Otterson nevertheless argues that applicable law does not permit FedEx and Kinko’s to contractually limit their own liability where, as here, it is alleged that goods shipped by an interstate air carrier may have been converted by an employee of the carrier. In fact, the federal common law recognizes the “true conversion” doctrine, pursuant to which a carrier will not be permitted to limit liability for its own conversion of shipped goods. See, e.g., Glickfeld v. Howard Van Lines, Inc., 213 F.2d 723, 727 (9th Cir.1954) (“if the property has been converted by the carrier, it would be against public policy to permit the carrier to limit its liability and thus to profit from its own misconduct”).“However, the cases are uniform in holding that the conversion doctrine is pertinent only when there has been a true conversion, i.e., where the carrier has appropriated the property for its own use or gain. The carrier may properly limit its liability where the conversion is by third parties or even by its own employees.” Id. (emphasis supplied; footnoted citations omitted). The Glickfeld court reasoned that “[i]n the latter circumstance, while the carrier may have been guilty of negligence in the selection of its employees, it has not been unjustly enriched, nor has it been guilty of any misconduct.”Id. Here, however, the record contains no evidence from which a trier of fact could reasonably conclude that FedEx or Kinko’s appropriated Otterson’s Rolex and added its value to its asset sheets. The true conversion doctrine is therefore inapplicable here as a matter of law.
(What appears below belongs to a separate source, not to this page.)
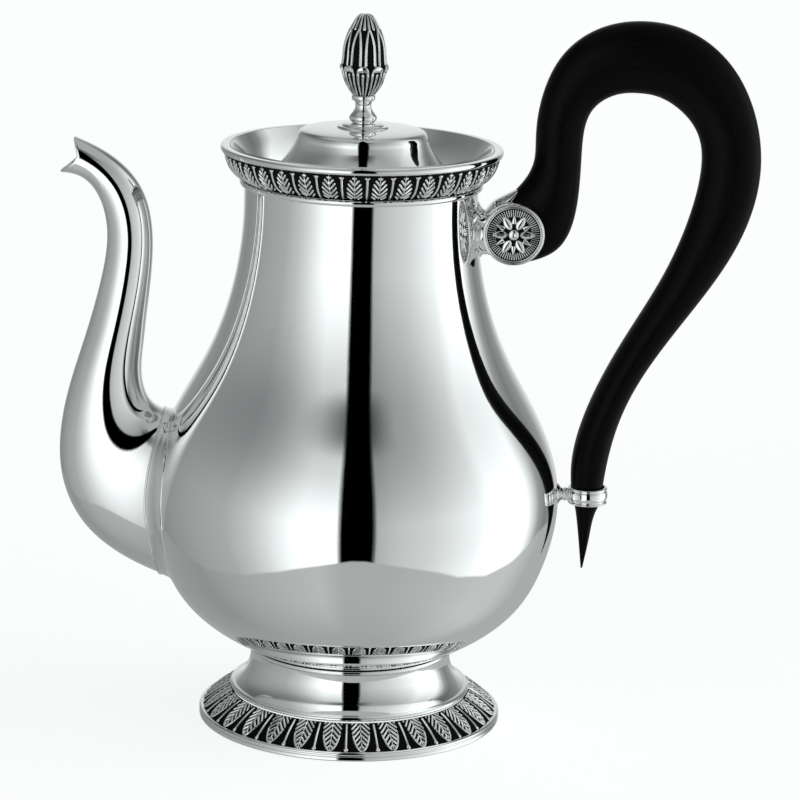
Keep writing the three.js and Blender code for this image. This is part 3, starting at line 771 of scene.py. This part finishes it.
def rosette_height(q, angle):
    """Height of the cap at a share q of its radius: a dome, six broad petals, six small, a reeded ring."""
    off_petal = np.abs((angle / TAU * 6 + 0.5) % 1 - 0.5) * 2
    half_arc = q * TAU / 12
    dome = ridge(q, 0.18) - 0.3 * ridge(q, 0.06)

    side = off_petal * half_arc
    t = np.clip((q - 0.2) / 0.48, 0, 1)
    width = 0.135 * np.sin(np.pi * t ** 0.9) ** 0.6
    domed = 0.3 + 0.7 * ridge(side, np.maximum(width, 0.01))
    petal = inside_of(width - side, 0.03) * domed * (q > 0.2) * (q < 0.68)
    vein = 0.85 * ridge(side, 0.022) * inside_of(0.56 - q, 0.05) * inside_of(q - 0.3, 0.05)
    petal = petal * (1 - vein)

    side = (1 - off_petal) * half_arc
    u = np.clip((q - 0.38) / 0.27, 0, 1)
    width = np.maximum(0.08 * (1 - u ** 2.2), 0.01)
    small = inside_of(width - side, 0.03) * (0.4 + 0.6 * ridge(side, width)) * (q > 0.36) * (q < 0.65)
    flower = np.maximum(petal, 0.85 * small)

    reeds = (0.5 + 0.5 * np.cos(ROSETTE_REEDS * angle)) ** 0.8
    reeds = reeds * inside_of(q - 0.58, 0.04) * inside_of(0.83 - q, 0.03) * 0.6
    reeds = reeds * (1 - inside_of(flower - 0.08, 0.05))
    thin_line = 0.8 * ridge(q - 0.875, 0.026)
    rim = ridge(q - 0.955, 0.05)
    return np.maximum.reduce([dome, flower, reeds, thin_line, rim])


def make_rosette(name, node, side):
    """The chased cap on the socket's near end (side -1) or far end (side 1)."""
    low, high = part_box(node)
    face_y = max(abs(low.y), abs(high.y)) / MM
    inset, depth, edge_depth = 0.35, 0.9, 1.2
    columns = 4 * ROSETTE_REEDS
    radii = np.concatenate([np.linspace(0, SOCKET_R - 0.1, 84), [SOCKET_R]])
    angle = np.arange(columns) * TAU / columns
    rr, aa = np.meshgrid(radii, angle, indexing="ij")
    h = np.clip(rosette_height(rr / SOCKET_R, aa), 0, 1)
    h[0] = h[0, 0]
    y = side * (face_y - inset - depth * (1 - h))
    y[-1] = side * (face_y - edge_depth)
    face = np.stack([SOCKET_X + rr * np.cos(aa), y, SOCKET_Z + rr * np.sin(aa)], -1)
    back_r = np.array([SOCKET_R, SOCKET_R * 0.5, 0])[:, None]
    back_y = side * (SOCKET_WIDTH / 2 + 0.05)
    back = np.stack([SOCKET_X + back_r * np.cos(angle), back_y + 0 * back_r * angle,
                     SOCKET_Z + back_r * np.sin(angle)], -1)
    relief = np.concatenate([h, np.ones((len(back_r), columns))])
    build(name, grid(np.concatenate([face, back]), False, True), "pot", OXIDISED, "oxidised_silver", node,
          relief=relief, crease=180)


def make_collar():
    h = COLLAR_H / 2
    outline = rounded([(6.2, -h), (6.9, -h, 0.4), (7.35, -h + 0.55, 0.5), (6.7, -h + 1.1, 0.2),
                       (7.1, -h + 1.5, 0.5), (7.45, 0, 2.2), (7.1, h - 1.5, 0.5), (6.7, h - 1.1, 0.2),
                       (7.35, h - 0.55, 0.5), (6.9, h, 0.4), (6.2, h)], 0.15)
    p = turned(outline, SMALL_ROUND)
    p[..., 0] += COLLAR_X
    p[..., 2] += COLLAR_Z
    silver_piece("grip_collar", grid(p, True, True), "pot", "lower_collar")

    profile = rounded([(0, 71.5), (4.2, 71.5), (3.9, 74.6, 0.6), (2.4, 75.6, 1.2), (2.1, 76.4, 0.4),
                       (2.6, 77.2, 0.6), (2.2, 78, 0.4), (2.4, 79, 1.0), (3.2, 80.3), (0, 80.3)], 0.3)
    silver_piece("knuckle", grid(turned_about_x(profile, LINK_Z), True, True), "pot", "lower_link")


make_handle()
make_socket()
make_rosette("rosette_front", "rosette_near", -1)
make_rosette("rosette_back", "rosette_far", 1)
make_collar()


# ------------------------------------------------------------------ lid and finial
def make_lid():
    top = np.array([(STUD_HOLE_R, 218.6), (6, 218.57), (12, 218.4), (17, 218.12), (19.8, 217.85)])
    shoulder = rounded([(19.8, 217.85, 0), (21.7, 217.5, 0.9), (22.3, 216.2, 0.9), (22.45, 215.2, 0)],
                       0.5, 8)[1:-1]
    skirt = curve([(22.45, 215.2), (23.3, 213), (24.9, 210.2), (28.2, 205.9), (33, 202.2),
                   (38.2, 200.45)], 36)
    outside = np.concatenate([respace(top, 10), shoulder, skirt])
    under = (outside - WALL * sideways(outside))[::-1]
    under[-1] = (STUD_HOLE_R, 217.6)
    brim = [(39.2, 200.25), (39.6, 199.9), (39.6, 199.2), (39.2, 198.9)]
    turned_piece("lid_dome", np.concatenate([outside, brim, under])[::-1], "lid", "lid_cover")
    turned_piece("lid_bezel_ring", rounded(
        [(35.2, 192), (36.3, 192, 0.4), (36.3, 199), (35.2, 199.3)], 0.2), "lid", "lid_bezel")


def make_finial():
    turned_piece("finial_rosette", rounded(
        [(STUD_HOLE_R, 218.85), (9.3, 218.85, 0.3), (9.4, 219.6, 0.6), (8.7, 220.2, 0.5), (7.6, 220.05, 0.4),
         (7.3, 220.6, 0.4), (5.9, 221, 0.5), (STUD_HOLE_R, 221.15)], 0.3, 6),
        "lid", "finial_base", columns=SMALL_ROUND)
    waist = curve([(4.3, 221.6), (5, 222.8), (3.8, 224.9), (2.85, 227.1), (3.1, 228.8)], 24)
    knop = rounded([(3.1, 228.8, 0), (4.25, 229.5, 0.5), (4.25, 230.9, 0.6), (3.3, 231.5, 0.4),
                    (STUD_HOLE_R, 231.5, 0)], 0.3)
    outline = np.concatenate([[(STUD_HOLE_R, 221.2), (3.9, 221.2)], waist, knop])
    turned_piece("finial_stem_turning", outline, "lid", "finial_stem", columns=SMALL_ROUND)


def make_bud():
    """A closed bud: a lower tier of curled leaves, an upper tier of pointed ones, and a fluted cap."""
    each, rows = 30, 150
    columns = FINIAL_LEAVES * each
    core = curve([(3.8, 231.65), (5.9, 234.7), (7.25, 238), (7.75, 240.4), (7.7, 242.2), (7.45, 244.2),
                  (7.25, 247), (6.55, 250.8), (5.15, 254.4), (3.5, 257.4), (2, 259.2), (0.02, 259.8)], rows)
    angle = np.arange(columns) * TAU / columns + math.radians(7.6)
    low_a, z = np.meshgrid(off_midrib(FINIAL_LEAVES, each), core[:, 1])
    high_a = 1 - low_a

    b = (z - BUD_LOW_Z) / BUD_LOW_H
    width = leaf_half_width(b, widest=0.86, at=0.6, tip=0.985, power=3.0)
    blade = inside_of(width - low_a, 0.12) * (b < 1.02)
    low_rim = ridge(low_a - (width - 0.17), 0.18) * (b < 0.86)
    low_rib = ridge(low_a, 0.17) * inside_of(0.72 - b, 0.06)
    curl = blade * ridge(b - 0.89, 0.12)
    low_tier = np.maximum.reduce([0.15 * blade, low_rim * blade, 0.9 * low_rib])
    low_tier = low_tier * inside_of(0.99 - b, 0.03)

    c = np.clip((z - BUD_HIGH_Z) / BUD_HIGH_H, 0, 1)
    width = 0.8 * (1 - c ** 4.5) ** 0.75
    high_rim = ridge(high_a - (width - 0.17), 0.19) * (c > 0) * (c < 0.995)
    chasing = 0.2 + 0.12 * np.cos(z * 4.3) * np.cos(high_a * 9)
    hollow = inside_of(width - high_a, 0.1) * chasing * (c < 1)
    behind_low = blade * (b < 0.99)
    high_tier = np.maximum(high_rim, hollow) * inside_of(z - 242.2, 0.4) * (1 - behind_low)

    ribs = (0.5 + 0.5 * np.cos((np.arange(columns) % each) / each * 2 * TAU))[None, :]
    crown = ease((z - 258.8) / 1.2)
    cap = ribs * inside_of(z - BUD_CAP_Z, 0.8) * (1 - 0.4 * crown) + 0.5 * crown

    h = np.maximum.reduce([low_tier, high_tier, cap, curl])
    push = 0.55 * h + 0.5 * curl
    out = sideways(core)
    face_r = core[:, :1] + out[:, :1] * push
    face_z = np.minimum(core[:, 1:] + out[:, 1:] * push, TOP_Z)
    face_r[-1] = 0
    face_z[-1] = face_z[-1].min()
    base_r = np.array([0, 2, 3.5])[:, None]
    points = np.concatenate([about_axis(base_r, angle, BUD_BOTTOM_Z), about_axis(face_r, angle, face_z)])
    relief = np.concatenate([np.zeros((len(base_r), columns)), np.maximum(h, curl)])
    build("finial_bud_leaves", grid(points, False, True), "lid", OXIDISED, "oxidised_silver",
          "finial_bud", relief=relief, crease=180)


make_lid()
make_finial()
make_bud()


# ------------------------------------------------------------------ small hidden fittings kept from the CAD
for node in ("socket_pin", "collar_dowel", "finial_stud", "finial_washer", "finial_nut"):
    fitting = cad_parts[node]
    fitting.data.materials.clear()
    fitting.data.materials.append(SILVER)


# ------------------------------------------------------------------ studio
def make_floor():
    """White paper lit from within, which the silver does not mirror."""
    mesh = bpy.data.meshes.new("studio_floor")
    half = 30.0
    corners = [(-half, -half, 0), (half, -half, 0), (half, half, 0), (-half, half, 0)]
    mesh.from_pydata(corners, [], [(0, 1, 2, 3)])
    material, g = new_material("studio_paper")
    where = g.node("ShaderNodeTexCoord").outputs["Object"]
    fibre = g.noise(where, 400.0, 3.0)
    colour = g.mix(fibre, (0.84, 0.84, 0.84), (0.88, 0.88, 0.88))
    g.surface(Base_Color=colour, Roughness=0.9, Specular_IOR_Level=0.0,
              Emission_Color=(1, 1, 1, 1), Emission_Strength=0.66)
    mesh.materials.append(material)
    floor = bpy.data.objects.new("studio_floor", mesh)
    bpy.context.scene.collection.objects.link(floor)
    floor.visible_glossy = False


def make_world():
    """What the silver mirrors: pale cards all round with a black gap beside the camera, even grey
    overhead, a dark patch high above the camera, and a grey table below an uneven horizon. The
    camera itself sees white. Bearings are in degrees from the camera's side, positive to the right.
    """
    world = bpy.data.worlds.new("studio")
    bpy.context.scene.world = world
    world.use_nodes = True
    g = Graph(world.node_tree)
    direction = g.node("ShaderNodeTexCoord").outputs["Generated"]
    axes = g.node("ShaderNodeSeparateXYZ", {0: direction}).outputs
    bearing = g.math("ARCTAN2", axes[0], g.math("MULTIPLY", axes[1], -1.0))
    around = g.math("ADD", g.math("DIVIDE", bearing, TAU), 0.5)
    rise = g.math("ADD", g.math("DIVIDE", g.math("ARCSINE", axes[2]), math.pi), 0.5)

    def height(degrees):
        return degrees / 180 + 0.5

    def by_bearing(*stops):
        return g.ramp(around, [(degrees / 360 + 0.5, shade) for degrees, shade in stops])

    def by_height(*stops, smooth=False):
        return g.ramp(rise, [(height(degrees), shade) for degrees, shade in stops], smooth)

    cards = by_bearing(
        (-180, 0.85), (-165, 0.7), (-155, 0.3), (-140, 0.25), (-100, 0.35), (-75, 0.41), (-60, 0.55),
        (-50, 0.71), (-36, 1.02), (-27, 1.2), (-8.3, 1.2), (-6.3, 0.0), (12.4, 0.0), (13.2, 0.44),
        (26, 0.56), (45, 0.67), (60, 0.82), (75, 1.0), (85, 1.25), (112, 1.25), (119, 0.8),
        (127, 0.34), (136, 0.22), (150, 0.3), (168, 0.75), (180, 0.85))
    side = by_bearing((-130, 0.0), (-80, 0.35), (-30, 0.5), (20, 1.0), (120, 1.0), (150, 0.5))
    fall_left = by_height((3, 1.0), (11, 0.93), (21, 0.74), (31, 0.54), (41, 0.42), (50, 0.38))
    fall_right = by_height((3, 1.0), (11, 0.9), (21, 0.78), (31, 0.66), (41, 0.55), (50, 0.48))
    walls = g.blend("MULTIPLY", cards, g.mix(side, fall_left, fall_right))
    overhead = by_height((38, 0.0), (62, 1.0), smooth=True)
    gap = by_bearing((-8.3, 1.0), (-6.3, 0.0), (12.4, 0.0), (13.2, 1.0))
    walls = g.mix(overhead, walls, g.blend("MULTIPLY", gap, (0.4, 0.4, 0.4)))
    ahead = by_bearing((-48, 0.0), (-28, 0.5), (-9, 1.0), (13, 1.0), (32, 0.0))
    patch = by_height((37, 0.0), (45, 0.75), (50, 0.75), (62, 0.0), smooth=True)
    walls = g.mix(g.math("MULTIPLY", ahead, patch), walls, (0.0, 0.0, 0.0))

    table = by_bearing(
        (-180, 0.42), (-150, 0.33), (-110, 0.29), (-75, 0.38), (-45, 0.45), (-20, 0.5), (-4, 0.41),
        (25, 0.42), (60, 0.48), (90, 0.56), (112, 0.56), (135, 0.42), (180, 0.42))
    table = g.mix(by_height((-80, 0.0), (-50, 1.0)), (0.38, 0.38, 0.38), table)
    horizon = by_bearing(*[(degrees, height(dip)) for degrees, dip in (
        (-180, -12), (-135, -22), (-100, -35), (-70, -38), (-45, -35.5), (-20, -30), (0, -25.2),
        (8, -25.2), (25, -28.8), (45, -32.5), (70, -36.5), (92, -35), (110, -29), (130, -19),
        (180, -12))])
    softness = 1.4  # degrees over which the table's edge turns into wall
    above = g.math("MULTIPLY", g.math("SUBTRACT", rise, horizon), 180 / softness, clamp=True)
    light = g.mix(above, table, walls)
    tint = g.blend("MULTIPLY", light, (0.955, 1.0, 1.0))
    seen = g.node("ShaderNodeLightPath").outputs["Is Camera Ray"]
    colour = g.mix(seen, tint, (1.0, 1.0, 1.0))
    background = g.node("ShaderNodeBackground", {"Color": colour, "Strength": 1.0})
    g.node("ShaderNodeOutputWorld", {"Surface": background.outputs[0]})


def make_camera():
    """A long lens a little above the rim, turned slightly on its own axis."""
    pitch, roll = math.radians(13.65), math.radians(1.56)
    aim = Vector((AXIS_X + 15.9 * MM, 0, 119.7 * MM))
    distance = 1271.9 * MM
    forward = Vector((0, math.cos(pitch), -math.sin(pitch)))
    level_up = Vector((0, math.sin(pitch), math.cos(pitch)))
    level_right = Vector((1, 0, 0))
    right = level_right * math.cos(roll) + level_up * math.sin(roll)
    up = level_up * math.cos(roll) - level_right * math.sin(roll)
    data = bpy.data.cameras.new("camera")
    data.sensor_width = 36
    data.lens = 157.5
    data.clip_start, data.clip_end = 0.05, 100
    camera = bpy.data.objects.new("camera", data)
    turn = Matrix((right, up, -forward)).transposed()
    camera.matrix_world = Matrix.Translation(aim - forward * distance) @ turn.to_4x4()
    bpy.context.scene.collection.objects.link(camera)
    bpy.context.scene.camera = camera


make_floor()
make_world()
make_camera()
bpy.context.scene.view_settings.view_transform = "Standard"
In consequence, Otterson is limited as a matter of law to a maximum recovery of $100 on his federal common law claim. As defendants have already tendered that amount, such claim should be dismissed as moot.
IV. Remaining State-Law Claims
As noted above, Otterson’s state-law claims against defendants FedEx and Kinko’s are clearly preempted by the Act, and any federal common law claim arising out of Otterson’s complaint is subject to an enforceable liability-limiting provision, and should be dismissed as moot. The only remaining cause of action is the conversion claim, to the sole extent it is alleged against the individual Doe defendants. Because the conversion claim against the Doe defendants is a pure creature of state law and raises no federal question, and because this court lacks diversity jurisdiction over Otterson’s claims, this court’s jurisdiction over the remaining claim is supplemental, pursuant to 28 U.S.C. § 1367.
Section 1367 provides, in relevant part, that:
The district courts may decline to exercise supplemental jurisdiction over a claim … if-
(1) the claim raises a novel or complex issue of State law,
(2) the claim substantially predominates over the claim or claims over which the district court has original jurisdiction,
(3) the district court has dismissed all claims over which it has original jurisdiction, or
(4) in exceptional circumstances, there are other compelling reasons for declining jurisdiction.
28 U.S.C. § 1367(c). Here, all claims over which this court had original jurisdiction should be dismissed. In consequence, the court has authority pursuant to Section 1367(c)(3) to decline to exercise supplemental jurisdiction over the remaining state-law claim. However, as the Ninth Circuit has stated, “actually exercising discretion and deciding whether to decline, or to retain, supplemental jurisdiction over state law claims when any factor in subdivision (c) is implicated is a responsibility that district courts are duty-bound to take seriously.” Acri v. Varian Assocs., 114 F.3d 999, 1001 (9th Cir.1997) (en banc ). After determining that authority exists to decline supplemental jurisdiction under Section 1367(c), the district courts of the Ninth Circuit are directed to consider whether the exercise of jurisdiction would advance the values “of economy, convenience, fairness, and comity.”Id. (citation omitted).
The Supreme Court has noted that “in the usual case in which all federal-law claims are eliminated before trial, the balance of factors to be considered …-judicial economy, convenience, fairness, and comity-will point toward declining to exercise jurisdiction over the remaining state-law claims.” Carnegie-Mellon Univ. v. Cohill, 484 U.S. 343, 350 n. 7 (1988). Otterson’s claim does not present circumstances that take it outside the norm. Requiring Otterson to pursue his sole surviving claim in state court would not create multiple parallel proceedings, and thus would neither impair judicial economy nor cause inconvenience or unfairness. Moreover, it is beyond dispute that “[n]eedless decisions of state law should be avoided both as a matter of comity and to promote justice between the parties, by procuring for them a surer-footed reading of applicable law.” United Mine Workers v. Gibbs, 383 U.S. 715, 726 (1966) (footnote omitted). The court should therefore decline to exercise supplemental jurisdiction over Otterson’s remaining state-law claim, which should be remanded for further proceedings in state court. See28 U.S.C. § 1367(c)(3); Acri, 114 F.3d at 1001; Cohill, 484 U.S. at 350 n. 7.
CONCLUSION
For the reasons set forth above, I recommend that the motion for summary judgment (# 32) filed by defendants FedEx and Kinko’s be granted, and the motion for summary judgment (# 44) filed by plaintiff Otterson be denied. Otterson’s implied federal common law cause of action for loss of goods shipped by interstate carrier should be dismissed as moot, and his express state-law claims for conversion and for negligent performance of bailment duties should be dismissed as preempted by federal law, to the extent pled against the named defendants in this action. The conversion claim pled against the Doe defendants should be remanded to the Circuit Court of the State of Oregon, County of Multnomah, for further proceedings.
SCHEDULING ORDER
The above Findings and Recommendation will be referred to a United States District Judge for review. Objections, if any, are due February 11, 2009. If no objections are filed, review of the Findings and Recommendation will go under advisement on that date. If objections are filed, a response to the objections is due fourteen days after the date the objections are filed and the review of the Findings and Recommendation will go under advisement on that date.